→ **Set task**
Quote the whole listing word for word, please.
......
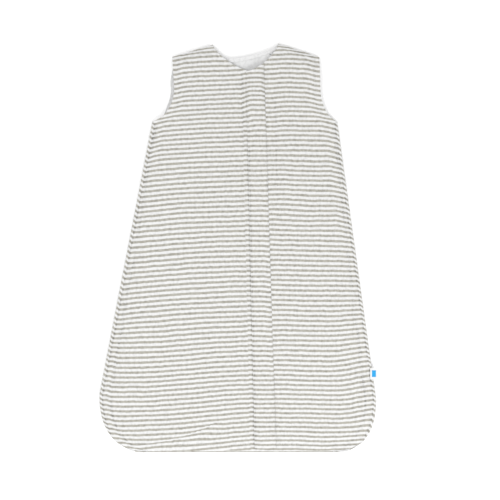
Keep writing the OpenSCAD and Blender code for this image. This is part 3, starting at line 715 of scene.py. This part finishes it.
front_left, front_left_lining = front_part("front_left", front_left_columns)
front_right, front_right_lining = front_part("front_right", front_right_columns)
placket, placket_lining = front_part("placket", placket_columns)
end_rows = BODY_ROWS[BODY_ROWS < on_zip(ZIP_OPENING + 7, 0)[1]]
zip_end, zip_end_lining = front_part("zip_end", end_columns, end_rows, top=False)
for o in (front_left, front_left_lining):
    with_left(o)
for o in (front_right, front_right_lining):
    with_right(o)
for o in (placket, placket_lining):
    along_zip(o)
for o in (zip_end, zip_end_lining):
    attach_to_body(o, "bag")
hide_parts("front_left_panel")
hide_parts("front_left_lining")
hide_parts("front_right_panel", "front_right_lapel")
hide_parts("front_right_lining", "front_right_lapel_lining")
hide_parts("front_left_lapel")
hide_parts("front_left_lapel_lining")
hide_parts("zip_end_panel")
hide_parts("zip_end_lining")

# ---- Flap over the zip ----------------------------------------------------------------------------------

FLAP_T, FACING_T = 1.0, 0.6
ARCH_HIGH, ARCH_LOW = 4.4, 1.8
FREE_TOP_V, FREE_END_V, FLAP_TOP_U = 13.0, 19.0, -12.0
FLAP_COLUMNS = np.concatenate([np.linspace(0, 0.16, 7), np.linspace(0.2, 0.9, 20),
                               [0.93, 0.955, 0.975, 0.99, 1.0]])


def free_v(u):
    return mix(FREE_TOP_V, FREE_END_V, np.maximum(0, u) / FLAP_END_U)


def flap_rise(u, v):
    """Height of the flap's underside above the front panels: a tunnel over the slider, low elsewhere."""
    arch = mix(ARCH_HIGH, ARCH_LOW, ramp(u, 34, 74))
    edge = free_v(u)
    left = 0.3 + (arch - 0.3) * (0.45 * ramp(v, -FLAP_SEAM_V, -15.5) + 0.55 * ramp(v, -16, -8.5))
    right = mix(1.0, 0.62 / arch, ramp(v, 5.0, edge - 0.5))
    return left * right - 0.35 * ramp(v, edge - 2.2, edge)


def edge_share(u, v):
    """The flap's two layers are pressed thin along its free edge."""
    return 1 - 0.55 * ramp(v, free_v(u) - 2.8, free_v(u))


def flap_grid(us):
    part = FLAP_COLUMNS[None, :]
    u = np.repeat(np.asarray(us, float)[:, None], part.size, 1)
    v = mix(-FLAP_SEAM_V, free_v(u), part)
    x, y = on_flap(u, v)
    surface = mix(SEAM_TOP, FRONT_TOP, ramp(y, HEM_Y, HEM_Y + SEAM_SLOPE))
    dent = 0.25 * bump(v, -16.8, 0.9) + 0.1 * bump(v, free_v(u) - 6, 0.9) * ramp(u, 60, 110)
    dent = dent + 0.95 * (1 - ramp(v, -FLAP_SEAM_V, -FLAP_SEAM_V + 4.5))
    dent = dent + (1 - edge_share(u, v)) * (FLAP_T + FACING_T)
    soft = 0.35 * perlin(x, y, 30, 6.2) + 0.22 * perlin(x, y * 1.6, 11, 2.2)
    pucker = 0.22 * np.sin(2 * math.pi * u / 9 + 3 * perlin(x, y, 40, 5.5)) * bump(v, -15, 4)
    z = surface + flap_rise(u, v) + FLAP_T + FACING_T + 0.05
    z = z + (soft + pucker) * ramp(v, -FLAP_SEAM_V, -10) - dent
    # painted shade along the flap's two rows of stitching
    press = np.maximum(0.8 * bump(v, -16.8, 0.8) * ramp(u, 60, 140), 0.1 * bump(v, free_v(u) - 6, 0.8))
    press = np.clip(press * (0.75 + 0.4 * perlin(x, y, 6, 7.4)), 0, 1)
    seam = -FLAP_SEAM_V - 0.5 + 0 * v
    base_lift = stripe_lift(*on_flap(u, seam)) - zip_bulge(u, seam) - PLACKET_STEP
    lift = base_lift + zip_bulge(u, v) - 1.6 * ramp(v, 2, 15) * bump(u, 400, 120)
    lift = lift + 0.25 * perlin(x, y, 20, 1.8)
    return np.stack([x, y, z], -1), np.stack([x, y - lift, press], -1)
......
→ **Full response**
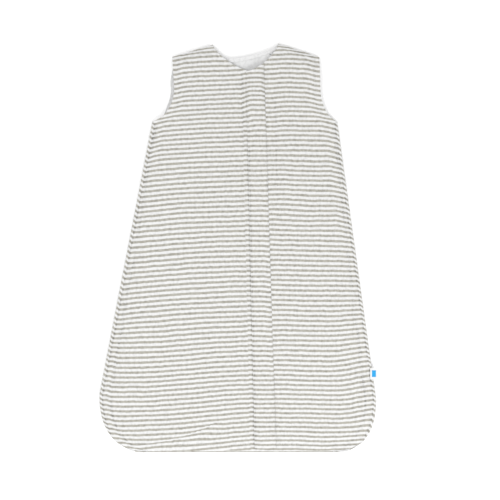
Keep writing the OpenSCAD and Blender code for this image. This is part 3, starting at line 715 of scene.py. This part finishes it.
front_left, front_left_lining = front_part("front_left", front_left_columns)
front_right, front_right_lining = front_part("front_right", front_right_columns)
placket, placket_lining = front_part("placket", placket_columns)
end_rows = BODY_ROWS[BODY_ROWS < on_zip(ZIP_OPENING + 7, 0)[1]]
zip_end, zip_end_lining = front_part("zip_end", end_columns, end_rows, top=False)
for o in (front_left, front_left_lining):
    with_left(o)
for o in (front_right, front_right_lining):
    with_right(o)
for o in (placket, placket_lining):
    along_zip(o)
for o in (zip_end, zip_end_lining):
    attach_to_body(o, "bag")
hide_parts("front_left_panel")
hide_parts("front_left_lining")
hide_parts("front_right_panel", "front_right_lapel")
hide_parts("front_right_lining", "front_right_lapel_lining")
hide_parts("front_left_lapel")
hide_parts("front_left_lapel_lining")
hide_parts("zip_end_panel")
hide_parts("zip_end_lining")

# ---- Flap over the zip ----------------------------------------------------------------------------------

FLAP_T, FACING_T = 1.0, 0.6
ARCH_HIGH, ARCH_LOW = 4.4, 1.8
FREE_TOP_V, FREE_END_V, FLAP_TOP_U = 13.0, 19.0, -12.0
FLAP_COLUMNS = np.concatenate([np.linspace(0, 0.16, 7), np.linspace(0.2, 0.9, 20),
                               [0.93, 0.955, 0.975, 0.99, 1.0]])


def free_v(u):
    return mix(FREE_TOP_V, FREE_END_V, np.maximum(0, u) / FLAP_END_U)


def flap_rise(u, v):
    """Height of the flap's underside above the front panels: a tunnel over the slider, low elsewhere."""
    arch = mix(ARCH_HIGH, ARCH_LOW, ramp(u, 34, 74))
    edge = free_v(u)
    left = 0.3 + (arch - 0.3) * (0.45 * ramp(v, -FLAP_SEAM_V, -15.5) + 0.55 * ramp(v, -16, -8.5))
    right = mix(1.0, 0.62 / arch, ramp(v, 5.0, edge - 0.5))
    return left * right - 0.35 * ramp(v, edge - 2.2, edge)


def edge_share(u, v):
    """The flap's two layers are pressed thin along its free edge."""
    return 1 - 0.55 * ramp(v, free_v(u) - 2.8, free_v(u))


def flap_grid(us):
    part = FLAP_COLUMNS[None, :]
    u = np.repeat(np.asarray(us, float)[:, None], part.size, 1)
    v = mix(-FLAP_SEAM_V, free_v(u), part)
    x, y = on_flap(u, v)
    surface = mix(SEAM_TOP, FRONT_TOP, ramp(y, HEM_Y, HEM_Y + SEAM_SLOPE))
    dent = 0.25 * bump(v, -16.8, 0.9) + 0.1 * bump(v, free_v(u) - 6, 0.9) * ramp(u, 60, 110)
    dent = dent + 0.95 * (1 - ramp(v, -FLAP_SEAM_V, -FLAP_SEAM_V + 4.5))
    dent = dent + (1 - edge_share(u, v)) * (FLAP_T + FACING_T)
    soft = 0.35 * perlin(x, y, 30, 6.2) + 0.22 * perlin(x, y * 1.6, 11, 2.2)
    pucker = 0.22 * np.sin(2 * math.pi * u / 9 + 3 * perlin(x, y, 40, 5.5)) * bump(v, -15, 4)
    z = surface + flap_rise(u, v) + FLAP_T + FACING_T + 0.05
    z = z + (soft + pucker) * ramp(v, -FLAP_SEAM_V, -10) - dent
    # painted shade along the flap's two rows of stitching
    press = np.maximum(0.8 * bump(v, -16.8, 0.8) * ramp(u, 60, 140), 0.1 * bump(v, free_v(u) - 6, 0.8))
    press = np.clip(press * (0.75 + 0.4 * perlin(x, y, 6, 7.4)), 0, 1)
    seam = -FLAP_SEAM_V - 0.5 + 0 * v
    base_lift = stripe_lift(*on_flap(u, seam)) - zip_bulge(u, seam) - PLACKET_STEP
    lift = base_lift + zip_bulge(u, v) - 1.6 * ramp(v, 2, 15) * bump(u, 400, 120)
    lift = lift + 0.25 * perlin(x, y, 20, 1.8)
    return np.stack([x, y, z], -1), np.stack([x, y - lift, press], -1)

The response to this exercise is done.